Maryland political observers say that the best way to figure out what Mr. O’Malley is going to do or say next is to look and see what Mr. Obama does. If Mr. Obama makes a speech on jobs, you can expect a similar one from Mr. O’Malley soon after; if Mr. Obama talks up his commitment to the environment, expect to see Mr. O’Malley posing in front of wind turbines soon after.
“He is essentially in the Roosevelt/LBJ social Democratic tradition,” said Mr. Raskovar. “He believes in government as a vehicle to assist people in need in society.”
His critics say that this desire led Mr. O’Malley to oversee the creation of huge budget deficits in Maryland. To close the gaps, Mr. O’Malley has pushed for higher taxes on alcohol, tobacco, sales and gasoline, and in his first term hiked up a surcharge on the state’s upper-income earners, something that Mr. Cuomo has refused to do so, despite regulars calls from the Occupy protesters and even some members of his own party that he do so.

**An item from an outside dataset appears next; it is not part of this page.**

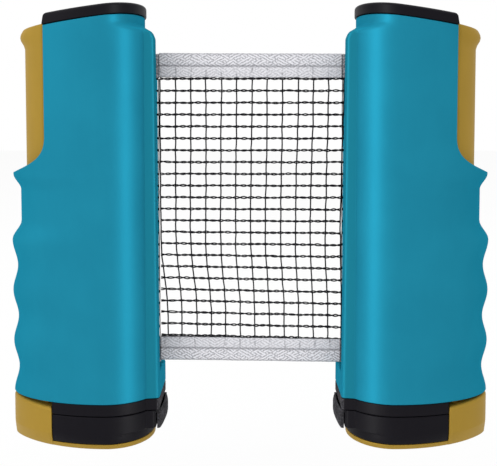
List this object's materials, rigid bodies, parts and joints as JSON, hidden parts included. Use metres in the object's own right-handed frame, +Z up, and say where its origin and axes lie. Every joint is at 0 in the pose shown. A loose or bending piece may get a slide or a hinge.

“Of the two, Andrew Cuomo has a much more complicated track to run,” said Bob Shrum, a veteran Democratic consultant, pointing out that the politics of New York, plus its huge financial problems, making for a treacherous couple of years. “We are talking about a race five years away. I imagine both will be out campaigning for Democrats next year,” he said, “and after that, you can look for this to really start.” All of this has a lot of time to shake out. In five years, Mr. O’Malley could tack to the left. Mr. Cuomo could lurch to the right. The politics of gay marriage may move far slower than anyone anticipates. Hillary Clinton or Joe Biden could clear the Democratic field. But for the next several years, at least, the base of power in the Democratic party will be in an ideological tug-of-war along the I-95 corridor.
“There are no popular decisions a man or a woman who is a governor of state can make right now. But I think Governor Cuomo has been very effective,” Mr. O’Malley said. “So far.”